Hi,
It does this because there are a couple things in particular about an op amp and the nature of the capacitor that causes this to happen.
The op amp has its non inverting input connected to ground, which is like a reference terminal. The input voltage to the circuit is referenced to this terminal so that any voltage on the input is converted into a current flow through the resistor. That current is:
I=Vin/R
Now an op amp has a feature about it that allows it to generate a current between the output and the inverting (-) terminal. That current is equal to the current it gets into the inverting terminal except of opposite polarity. Since the input current is I, that means the current between the output and the inverting terminal is -I, which has to flow through a capacitor because that's all it has in the circuit between the output and the inverting terminal. If the input current I is constant, then the current between the output and inverting terminal will also be constant as long as the op amp operates within its limits.
Now the second principle here is that when a capacitor has a current flowing through that is constant the capacitor ends up with a voltage across it that is a ramp, so the voltage increases (or decreases) with time. That's how a capacitor responds to a constant current and that's just nature.
A third principle is that when the op amp is operated within it's limits, the inverting terminal voltage is kept equal to the non inverting terminal voltage. This is a concept known as "Virtual ground". This is just one aspect of the way an op amp works.
So we have a constant current input, and by nature of the op amp we have a constant current between the inverting terminal and output, and by nature of the capacitor we have a ramp voltage appearing across it, and by the concept of virtual ground we have the inverting terminal voltage equal to the non inverting terminal voltage, and since the non inverting terminal voltage is zero that means one end of the cap is at zero volts so the other end is ramping up or down, and that voltage appears at the output.
In mathematical terms this is known as an integrator. The output is equal to the time integral of the input. Since the integral of a constant is a ramp, we see a ramp output. If we instead vary the input instead of keeping it constant, the output is still the time integral of the input but it wont be a ramp anymore because the time integral of a varying quantity is not a ramp.
There are limitations to this though. If the input current is too high the op amp may not be capable of putting out enough current to keep the feedback current equal to the input current, and if the output voltage goes too high or too low the op amp may not be able to put out the required voltage due to power supply limitations and losses within the op amp output stages.
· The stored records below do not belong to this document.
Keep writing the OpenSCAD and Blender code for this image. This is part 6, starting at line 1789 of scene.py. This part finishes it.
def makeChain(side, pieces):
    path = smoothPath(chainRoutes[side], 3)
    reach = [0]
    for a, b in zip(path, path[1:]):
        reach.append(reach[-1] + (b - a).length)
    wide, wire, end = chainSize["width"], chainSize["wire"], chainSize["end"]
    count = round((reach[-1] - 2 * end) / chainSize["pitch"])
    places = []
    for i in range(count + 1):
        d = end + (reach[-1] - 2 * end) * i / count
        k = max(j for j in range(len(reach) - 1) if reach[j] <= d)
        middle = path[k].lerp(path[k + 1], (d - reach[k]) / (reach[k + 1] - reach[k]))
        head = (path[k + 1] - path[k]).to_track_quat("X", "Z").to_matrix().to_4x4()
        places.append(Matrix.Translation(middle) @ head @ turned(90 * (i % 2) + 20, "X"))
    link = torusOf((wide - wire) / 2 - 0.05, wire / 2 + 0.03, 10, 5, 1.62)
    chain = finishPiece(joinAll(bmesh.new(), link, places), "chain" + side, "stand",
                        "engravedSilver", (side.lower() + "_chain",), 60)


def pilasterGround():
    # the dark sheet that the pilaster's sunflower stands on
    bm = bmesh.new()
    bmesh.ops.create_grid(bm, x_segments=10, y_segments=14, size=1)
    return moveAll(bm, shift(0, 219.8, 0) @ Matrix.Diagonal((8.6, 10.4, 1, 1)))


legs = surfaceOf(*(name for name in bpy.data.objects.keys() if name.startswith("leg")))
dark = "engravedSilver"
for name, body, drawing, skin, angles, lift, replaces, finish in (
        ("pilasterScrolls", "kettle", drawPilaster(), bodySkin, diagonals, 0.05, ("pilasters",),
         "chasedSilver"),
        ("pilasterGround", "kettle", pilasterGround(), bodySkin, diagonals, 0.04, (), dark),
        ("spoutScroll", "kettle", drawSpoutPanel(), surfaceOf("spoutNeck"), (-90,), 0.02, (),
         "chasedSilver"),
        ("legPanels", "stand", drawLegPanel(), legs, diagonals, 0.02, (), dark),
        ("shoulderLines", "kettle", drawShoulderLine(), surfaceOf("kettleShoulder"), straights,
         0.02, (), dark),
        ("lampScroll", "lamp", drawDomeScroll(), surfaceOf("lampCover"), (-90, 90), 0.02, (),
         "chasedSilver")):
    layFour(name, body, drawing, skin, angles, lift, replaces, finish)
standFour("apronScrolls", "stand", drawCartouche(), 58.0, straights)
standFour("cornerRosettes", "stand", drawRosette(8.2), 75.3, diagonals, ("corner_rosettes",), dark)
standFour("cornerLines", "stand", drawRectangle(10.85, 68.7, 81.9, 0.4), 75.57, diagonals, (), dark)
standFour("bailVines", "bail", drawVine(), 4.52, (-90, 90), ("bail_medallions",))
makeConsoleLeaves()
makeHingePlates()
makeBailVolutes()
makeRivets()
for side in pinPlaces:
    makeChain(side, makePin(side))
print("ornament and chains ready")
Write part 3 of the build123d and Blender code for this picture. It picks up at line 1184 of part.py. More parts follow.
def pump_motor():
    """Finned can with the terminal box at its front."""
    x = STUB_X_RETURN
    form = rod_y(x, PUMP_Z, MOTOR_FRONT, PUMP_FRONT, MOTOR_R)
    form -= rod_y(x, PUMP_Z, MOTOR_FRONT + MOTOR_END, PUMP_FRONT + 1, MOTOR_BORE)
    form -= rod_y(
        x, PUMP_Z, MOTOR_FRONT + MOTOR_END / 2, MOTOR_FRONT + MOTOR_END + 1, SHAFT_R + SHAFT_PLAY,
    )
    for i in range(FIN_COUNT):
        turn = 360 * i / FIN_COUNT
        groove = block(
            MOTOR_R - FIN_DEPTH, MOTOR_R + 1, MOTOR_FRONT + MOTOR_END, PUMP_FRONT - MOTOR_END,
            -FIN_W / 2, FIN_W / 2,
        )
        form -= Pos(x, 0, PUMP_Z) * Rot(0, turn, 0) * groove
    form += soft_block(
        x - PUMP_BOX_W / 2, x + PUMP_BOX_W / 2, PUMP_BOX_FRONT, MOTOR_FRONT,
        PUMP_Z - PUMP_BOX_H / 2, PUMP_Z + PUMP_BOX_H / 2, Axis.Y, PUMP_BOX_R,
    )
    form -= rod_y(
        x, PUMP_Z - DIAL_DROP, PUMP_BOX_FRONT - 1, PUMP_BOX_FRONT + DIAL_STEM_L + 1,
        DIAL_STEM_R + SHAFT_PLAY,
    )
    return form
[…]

In addition to those limitations of the input and output levels, there is also a limitation in time that comes about because of the speed of response of a real life op amp. If the op amp can not force the output up fast enough to keep up with the required speed, the ramp will not rise as fast as it should for a given input and capacitor value. This limitation is known as the "Slew Rate" of the op amp, and the effect is similar to a perfect op amp that already has a small capacitor and resistor inside of it...any attempt to rise faster than those values will allow will result in these equivalent components limiting the output rise time. For example, if the op amps slew rate is 1v/us and we try to create a ramp that rises 2v/us it wont work because the internal structure of the op amp prevents it rather than the external components.